Mary cannot understand that they are
called ‘terrorists’. “They all do this to defend their homeland. What did they
do in Holland when you were occupied? Did you not have terrorists?” Our
visiting neighbour tells a story which is quite familiar here: “Imagine you put
a cat in a house and you close him up for a week. Do you know what he will do
when you open the door? He will attack and scratch you violently.” The anger
does not decrease with another piece of distressing news: Israel wants to bring
over Jews from Peru in order to put them in a settlement close to Bethlehem.
*
* *
In the evening I go with Jara to the
Nativity Square. During the past weeks we did not recognize our streets with
their broken lantern posts, tanks, armoured personnel carriers, taxis and cars
with tapes attached forming the letters ‘TV’, ambulances, a group of Buddhist
monks slowly beating drums, and kids, joined by Jara, who imitate the sounds of
the jeep’s loudspeakers ‘mamnou’a el-tajawoul’ (forbidden to go out). A
few days ago I myself was watched on the street by people while pushing a small
carrier with Red Cross food - a bit of riyaade (sports) was good for me,
it was said. At the distribution place one woman told that she never thought
she would once accept an aid box; but after so many weeks she was not ashamed
anymore. Another emphatically said that his daughter had helped many others, but
now they also had to think about themselves. A palpable sense of embarrassment
caused by its very denial.

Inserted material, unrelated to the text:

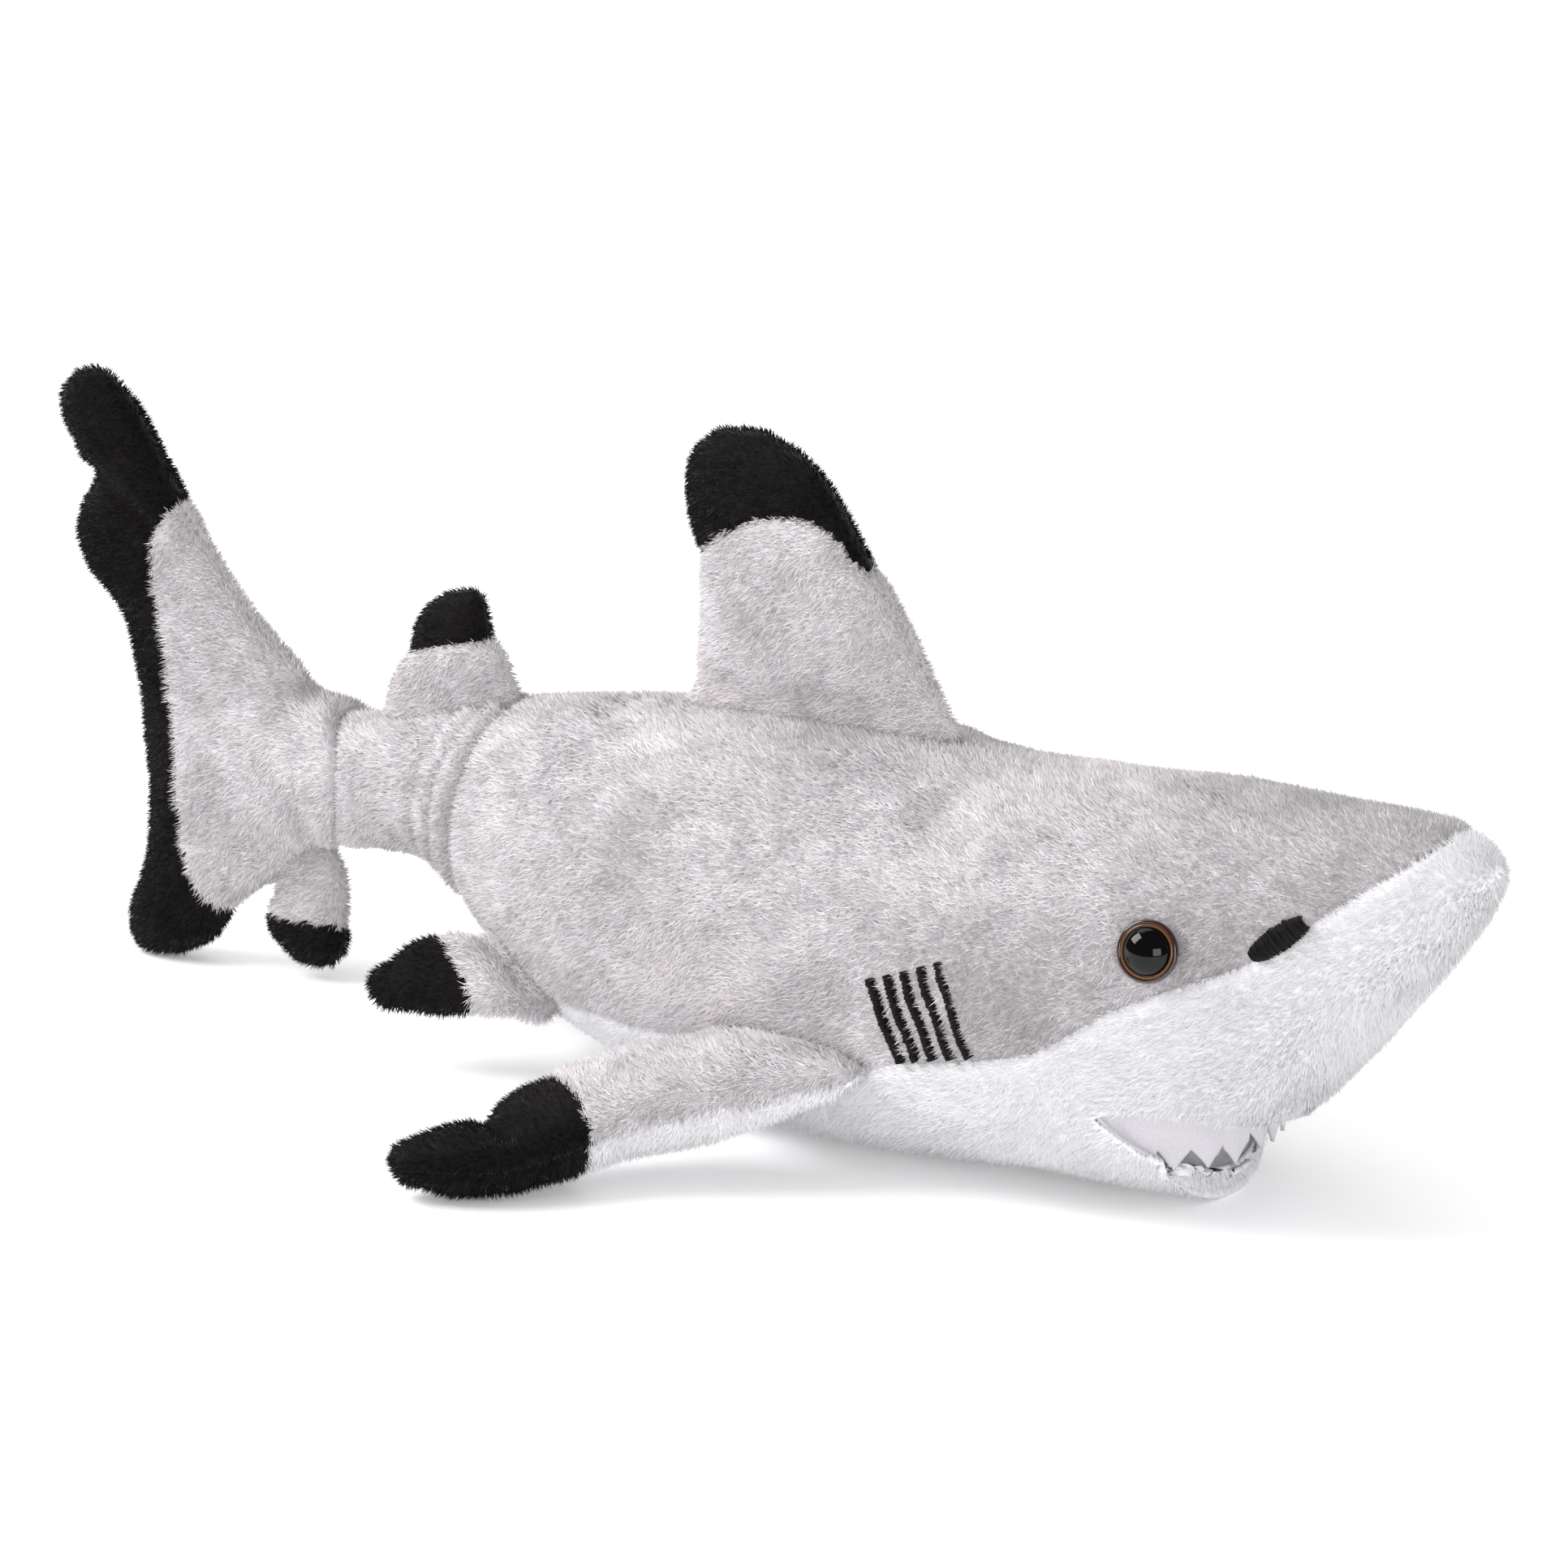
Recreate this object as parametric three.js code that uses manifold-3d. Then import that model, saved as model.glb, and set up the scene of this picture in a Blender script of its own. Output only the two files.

Mary commented that in case there would not have
been enough for others, she would have refused, since we still had money at
home. But we ran out of bread and a neighbour showed us how to make her
delicious fresh bread from the Turkish dough that was part of the aid package.
But it is all over now. With Jara on
my shoulder, I walk along the dark streets – no street electricity these days –
and watch the shadows of destruction and dirt. The people enter hesitatingly
the streets, there is even music from a CD shop, and I shake hands with
colleagues and acquaintances on the street: the Brothers of the University, who
also want to take stock of the situation; Fuad and Elias, who shows me the
bullets around the small door of ‘humility’ in the Nativity Church, and
bystanders with whom I talk just to reclaim public space. I give Jara the
mobile which she uses from her high vantage point to describe to Janet the
destruction around, especially the Peace Center next to the Church. She might
become a journalist, too. Later on we hear that all computers and printers in
the Peace Center have been taken away, and photocopiers destroyed, just like
that.
*
* *
On Saturday, it is still difficult to
get into a normal rhythm. The government and UNRWA schools open; Jara’s Freres
School decides first to bring all teachers together to assess the situation.
Even my family and family in law do not go out except for necessities. We do
not yet feel a sense of freedom. In the garden Jara and I play the figures of
fairy tales: the wolf, the monster, and the witch. In the modern, educationally
responsible Dutch books we read that those traditional baddies have their good
sides; the bad wolf turns out to be likable, and the monster can be afraid. I
wonder how Jara and Tamer, as they grow up, will relate to that more
reality-based category of ‘baddies’ they know or will learn to know - the
Israelis. We eagerly like to see them becoming more human, too.